The most logical idea is to start in the Ionian Revolt in 499 BC, with the Greek city-states beginning to fight back against their Persian masters. That’s prime Assassin’s Creed territory: down-trodden people beginning to fight back. Then the game can skip around after that, picking and choosing which battles to feature. The Battle of Marathon feels like a given, as does the Battle of Thermopylae and the Battle of Plataea. I’d probably end the game during the siege of Byzantium, which is where the Spartan faction of the Greek coalition decided it had done its duty. This lead to establishment of the Delian League, which eventually led to the Peloponnesian War, with Greek fighting against Greek. Byzantium is my chosen bow on the main story, with that city eventually becoming Constantinople, the setting of Assassin’s Creed: Revelations.

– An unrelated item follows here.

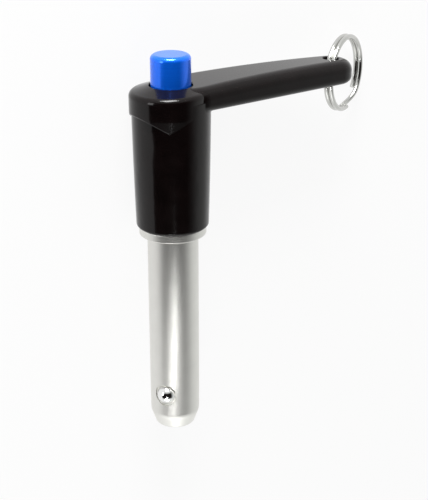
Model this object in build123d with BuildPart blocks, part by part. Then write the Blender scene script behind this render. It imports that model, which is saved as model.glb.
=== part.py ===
from build123d import *
import os
from math import asin, atan, cos, degrees, pi, radians, sin, sqrt, tan

# Ball lock pin with an L handle, lying on its side.
# The pin axis is Y, with the button toward +Y and the nose toward -Y.
# The handle arm points along +X, and +Z is up. All sizes are in millimetres.
# The origin is on the pin axis, in the plane of the shoulder that seats on the work.

# Shank
shank_d = 12.65
grip = 40.6
nose_length = 10.0
bevel_length = 3.6
bevel_depth = 1.35
bevel_round = 4.0
nose_round = 0.7
nose_lead = 0.05
nose_lead_gap = 0.3
bore_d = 5.8
bore_mouth_chamfer = 0.35
shoulder_d = 16.6
shoulder_thickness = 2.0
shoulder_edge = 0.2
shoulder_fillet = 0.3
plug_d = 12.2
plug_length = 20.5
plug_chamfer = 0.5

# Balls and their sockets
ball_d = 4.76
ball_clearance = 0.05
contact_clearance = 0.02
flush_clearance = 0.04
ball_angle = 145.0
lip_clearance = 0.05
lip_depth = 0.75
stake_d = 5.45
stake_width = 0.35
stake_depth = 0.45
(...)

This gives us an early assassin, stretching from 499 BC until the siege of Byzantium in 477 BC. The playable map would be centered around the Aegean Sea, meaning I’d expect naval combat to be a bigger part of the game. Perhaps our character uses a prototype version of the Hidden Blade, with the final device being used by Darius to kill Xerxes I in 465 BC. This would work like Origins’ coda, with Aya killing Julius Caesar in Rome. I think that would cover a lot of cool history and tie into existing Assassin’s Creed lore.



Where Assassin’s Creed Odyssey could potentially take place.

It’s worth noting that back in early 2016, prior to Assassin’s Creed Origins being confirmed, an original leak pointed to a potential trilogy. This trilogy would begin in Egypt before heading to Greece and Rome with the same character. Given that many those original leaks proved to be true and Greece is now on the table, can we expect this trilogy to conclude with Rome? That setting was briefly shown at the end of Origins, becoming Aya’s primary stomping grounds.

It’s possible that Assassin’s Creed will return to an annual release for this trilogy, and then take some time off again for a release on the next generation of consoles. That means we might see a Rome-based Assassin’s Creed in 2019, building on concepts and mechanics established in Origins and Odyssey.